* **RAW DATA**:
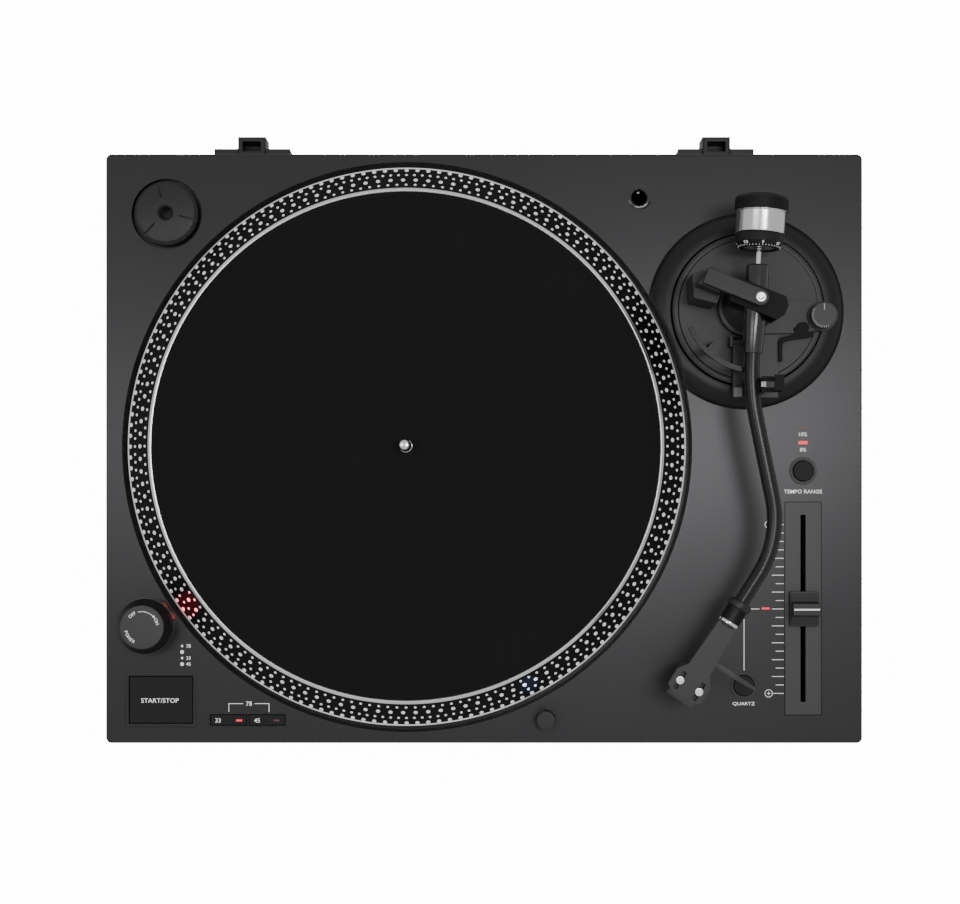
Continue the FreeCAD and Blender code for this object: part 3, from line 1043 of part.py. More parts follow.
def weight_sleeve():
    save("weight_sleeve", along_arm([(ROD_R + SHAFT_FIT, -WEIGHT_FRONT - WEIGHT_L + 2.0),
                                     (THREAD_R, -WEIGHT_FRONT - WEIGHT_L + 2.0), (THREAD_R, -WEIGHT_FRONT - 0.5),
                                     (ROD_R + SHAFT_FIT, -WEIGHT_FRONT - 0.5)]))


def counterweight():
    """Weight that turns on its threaded sleeve, with a nose that carries the pressure dial."""
    front, mid = -WEIGHT_FRONT - 0.6, -WEIGHT_FRONT - DIAL_L - RUN
    rear = mid - WEIGHT_BODY_L
    end = rear - WEIGHT_REAR_L
    outline = [(WEIGHT_BORE_R, front), (NOSE_R, front), (NOSE_R, mid), (WEIGHT_R - 0.5, mid),
               (WEIGHT_R, mid - 0.5), (WEIGHT_R, rear), (WEIGHT_REAR_R, rear), (WEIGHT_REAR_R, end + 2.0),
               (WEIGHT_REAR_R - 1.5, end), (WEIGHT_BORE_R, end)]
    save("counterweight", along_arm(outline))


def pressure_dial():
    front, rear = -WEIGHT_FRONT, -WEIGHT_FRONT - DIAL_L
    outline = [(NOSE_R + SHAFT_FIT, front), (DIAL_R - 2.4, front), (DIAL_R, front - 3.4), (DIAL_R, rear),
               (NOSE_R + SHAFT_FIT, rear)]
    save("pressure_dial", along_arm(outline))


# ---- Headshell ------------------------------------------------------------------------------------
def headshell():
    half_r, half_f = SHELL_REAR_W / 2, SHELL_FRONT_W / 2
    outline = [(0.0, -half_r), (SHOULDER_AT, -half_r - 1.4), (SHOULDER_AT + 6.0, -half_f),
               (SHELL_L - 3.0, -half_f), (SHELL_L, -half_f + 4.0), (SHELL_L, half_f - 4.0),
               (SHELL_L - 3.0, half_f), (SHOULDER_AT + 6.0, half_f), (SHOULDER_AT, half_r + 1.4), (0.0, half_r)]
    plate = prism(outline, SHELL_Z, SHELL_Z + SHELL_T)
    slots = [centred_box(SCREWS_AT, y, SCREW_SLOT_L, SCREW_SLOT_W, SHELL_Z - 1.0, SHELL_Z + SHELL_T + 1.0)
             for y in (-SCREW_PITCH / 2, SCREW_PITCH / 2)]
    neck = box(0.0, 9.0, -half_r, half_r, ARM_Z - 4.6, SHELL_Z)
    body = on_shell(fuse([plate, neck]).cut(Part.makeCompound(slots)))
    shank = shell_ring([(0, -SHANK_L), (SHANK_R - 0.5, -SHANK_L), (SHANK_R, -SHANK_L + 0.5), (SHANK_R, 0.5),
                        (0, 0.5)])
    save("headshell", body.fuse(shank).removeSplitter())


def finger_lift():
    """Thin tapered blade beside the shell, bent up a little at its end."""
    side = SHELL_REAR_W / 2 + FINGER_SEAT
    profile = [(side - 5.0, SHELL_Z - 1.2), (side + 10.0, SHELL_Z - 1.2), (side + FINGER_L, SHELL_Z + 5.0),
               (side + FINGER_L, SHELL_Z + 6.2), (side + 9.6, SHELL_Z), (side - 5.0, SHELL_Z)]
    face = Part.Face(Part.makePolygon([Vector(FINGER_AT - 1.5, y, z) for y, z in profile + profile[:1]]))
    blade = face.extrude(Vector(3.0, 0, 0))
    taper = prism([(FINGER_AT - 2.2, side - 6.0), (FINGER_AT + 2.2, side - 6.0), (FINGER_AT + 2.2, side),
                   (FINGER_AT + 0.9, side + FINGER_L + 1.0), (FINGER_AT - 0.9, side + FINGER_L + 1.0),
                   (FINGER_AT - 2.2, side)], SHELL_Z - 5.0, SHELL_Z + 10.0)
    save("finger_lift", on_shell(blade.common(taper)))


def cartridge_screws():
    screws = []
    top = SHELL_Z + SHELL_T
    for y in (-SCREW_PITCH / 2, SCREW_PITCH / 2):
        head = disc(SCREWS_AT, y, CARTRIDGE_SCREW_HEAD_R, top, top + CARTRIDGE_SCREW_HEAD_H)
        shank = disc(SCREWS_AT, y, CARTRIDGE_SCREW_R, SHELL_Z - CARTRIDGE_SCREW_IN, top)
        screws.append(on_shell(head.fuse(shank).removeSplitter()))
    save("cartridge_screws", *screws)


def cartridge():
    top = SHELL_Z
    half = CARTRIDGE_W / 2
    side = [(CARTRIDGE_FROM + 2.2, top), (CARTRIDGE_TO - 3.0, top), (CARTRIDGE_TO, top - 4.0),
            (CARTRIDGE_TO, CARTRIDGE_BOTTOM + 5.0), (CARTRIDGE_TO - 5.0, CARTRIDGE_BOTTOM),
            (CARTRIDGE_FROM + 4.0, CARTRIDGE_BOTTOM), (CARTRIDGE_FROM + 2.2, CARTRIDGE_BOTTOM + 4.0)]
    face = Part.Face(Part.makePolygon([Vector(x, -half, z) for x, z in side + side[:1]]))
    body = face.extrude(Vector(0, CARTRIDGE_W, 0))
    holes = [disc(SCREWS_AT, y, CARTRIDGE_SCREW_R, top - CARTRIDGE_SCREW_IN, top) for y in (-SCREW_PITCH / 2, SCREW_PITCH / 2)]
    save("cartridge", on_shell(body.cut(Part.makeCompound(holes))))


def stylus():
    """Replaceable stylus: a small block under the cartridge, the cantilever and the tip."""
    block = box(CARTRIDGE_FROM + 8.0, CARTRIDGE_TO - 7.0, -4.0, 4.0, CARTRIDGE_BOTTOM - 3.0, CARTRIDGE_BOTTOM)
    z = CARTRIDGE_BOTTOM - 2.2
    x0 = CARTRIDGE_TO - 8.0
    arm = Vector(STYLUS_AT + 0.4 - x0, 0, RECORD_TOP + 1.0 - z)
    cantilever = rod(Vector(x0, 0, z), arm, 0.4, arm.Length)
    tip = Part.makeCone(0.05, 0.5, 1.2, Vector(STYLUS_AT, 0, RECORD_TOP))
    save("stylus", on_shell(fuse([block, cantilever, tip])))


def main():
    os.makedirs("parts", exist_ok=True)
    for make in (top_cover, base_tray, case_screws, feet, main_board, hinge_sockets, motor_housing,
                 bearing_bush, stator_coils, spindle_shaft, rotor_magnet, platter, slip_mat, adapter_45,
                 headshell_holder, button_collars, target_light, strobe_housing, power_knob,
                 control_bezels, buttons, indicator_lights, fader_plate, fader_knob, fader_body,
                 terminal_panel, rear_jacks, ground_terminal, selector_switch, arm_base_ring,
                 height_ring, arm_base_plate, cue_lever, height_lock_lever, anti_skate_dial,
                 arm_lifter, arm_rest, arm_clamp, bearing_bridge, pivot_screw, gimbal, arm_sleeve,
                 arm_tube, locking_collar, counterweight_rod, weight_sleeve, counterweight,
                 pressure_dial, headshell, finger_lift, cartridge_screws, cartridge, stylus):
        make()


if __name__ == "__main__":
    main()
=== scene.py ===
"""Looks of the turntable: finishes for the turned and moulded pieces, the dots, prints and lamps.

Sizes are in millimetres in deck coordinates, which start at the centre of the plinth's top
face: X to the right, Y to the rear, Z up. deck() turns them into metres in the frame.
"""
import json
import math

import bmesh
import bpy
from mathutils import Matrix, Vector

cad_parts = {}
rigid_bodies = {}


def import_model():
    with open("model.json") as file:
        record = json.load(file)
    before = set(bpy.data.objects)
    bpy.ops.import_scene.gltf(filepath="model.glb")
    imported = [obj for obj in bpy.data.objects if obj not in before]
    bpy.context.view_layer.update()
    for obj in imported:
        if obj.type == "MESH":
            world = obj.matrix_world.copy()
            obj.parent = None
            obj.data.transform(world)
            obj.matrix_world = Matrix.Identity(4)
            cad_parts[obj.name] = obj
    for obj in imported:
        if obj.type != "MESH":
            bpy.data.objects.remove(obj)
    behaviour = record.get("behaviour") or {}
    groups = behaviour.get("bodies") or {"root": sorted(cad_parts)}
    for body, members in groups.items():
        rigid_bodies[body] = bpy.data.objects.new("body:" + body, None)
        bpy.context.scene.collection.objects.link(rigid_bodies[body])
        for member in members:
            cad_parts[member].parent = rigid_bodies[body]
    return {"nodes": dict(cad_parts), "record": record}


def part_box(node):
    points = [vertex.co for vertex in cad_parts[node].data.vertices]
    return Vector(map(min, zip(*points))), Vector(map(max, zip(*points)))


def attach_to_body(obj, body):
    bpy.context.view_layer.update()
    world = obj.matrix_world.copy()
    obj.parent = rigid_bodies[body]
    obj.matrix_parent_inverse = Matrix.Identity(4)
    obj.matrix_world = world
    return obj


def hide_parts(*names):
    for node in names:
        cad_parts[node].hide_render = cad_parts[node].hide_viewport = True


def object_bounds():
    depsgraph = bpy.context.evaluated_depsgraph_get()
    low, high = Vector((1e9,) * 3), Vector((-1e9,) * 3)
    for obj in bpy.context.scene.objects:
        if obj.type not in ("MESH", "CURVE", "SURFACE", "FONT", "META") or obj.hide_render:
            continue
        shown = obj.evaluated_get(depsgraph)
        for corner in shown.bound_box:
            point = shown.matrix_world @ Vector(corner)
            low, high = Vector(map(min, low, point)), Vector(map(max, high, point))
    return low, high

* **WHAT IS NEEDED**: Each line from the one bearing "on_shell(fuse([block, cantilever, tip])))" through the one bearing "obj.data.transform(world)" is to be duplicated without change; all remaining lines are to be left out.

* **RESPONSE BELOW**:
    save("stylus", on_shell(fuse([block, cantilever, tip])))


def main():
    os.makedirs("parts", exist_ok=True)
    for make in (top_cover, base_tray, case_screws, feet, main_board, hinge_sockets, motor_housing,
                 bearing_bush, stator_coils, spindle_shaft, rotor_magnet, platter, slip_mat, adapter_45,
                 headshell_holder, button_collars, target_light, strobe_housing, power_knob,
                 control_bezels, buttons, indicator_lights, fader_plate, fader_knob, fader_body,
                 terminal_panel, rear_jacks, ground_terminal, selector_switch, arm_base_ring,
                 height_ring, arm_base_plate, cue_lever, height_lock_lever, anti_skate_dial,
                 arm_lifter, arm_rest, arm_clamp, bearing_bridge, pivot_screw, gimbal, arm_sleeve,
                 arm_tube, locking_collar, counterweight_rod, weight_sleeve, counterweight,
                 pressure_dial, headshell, finger_lift, cartridge_screws, cartridge, stylus):
        make()


if __name__ == "__main__":
    main()
=== scene.py ===
"""Looks of the turntable: finishes for the turned and moulded pieces, the dots, prints and lamps.

Sizes are in millimetres in deck coordinates, which start at the centre of the plinth's top
face: X to the right, Y to the rear, Z up. deck() turns them into metres in the frame.
"""
import json
import math

import bmesh
import bpy
from mathutils import Matrix, Vector

cad_parts = {}
rigid_bodies = {}


def import_model():
    with open("model.json") as file:
        record = json.load(file)
    before = set(bpy.data.objects)
    bpy.ops.import_scene.gltf(filepath="model.glb")
    imported = [obj for obj in bpy.data.objects if obj not in before]
    bpy.context.view_layer.update()
    for obj in imported:
        if obj.type == "MESH":
            world = obj.matrix_world.copy()
            obj.parent = None
            obj.data.transform(world)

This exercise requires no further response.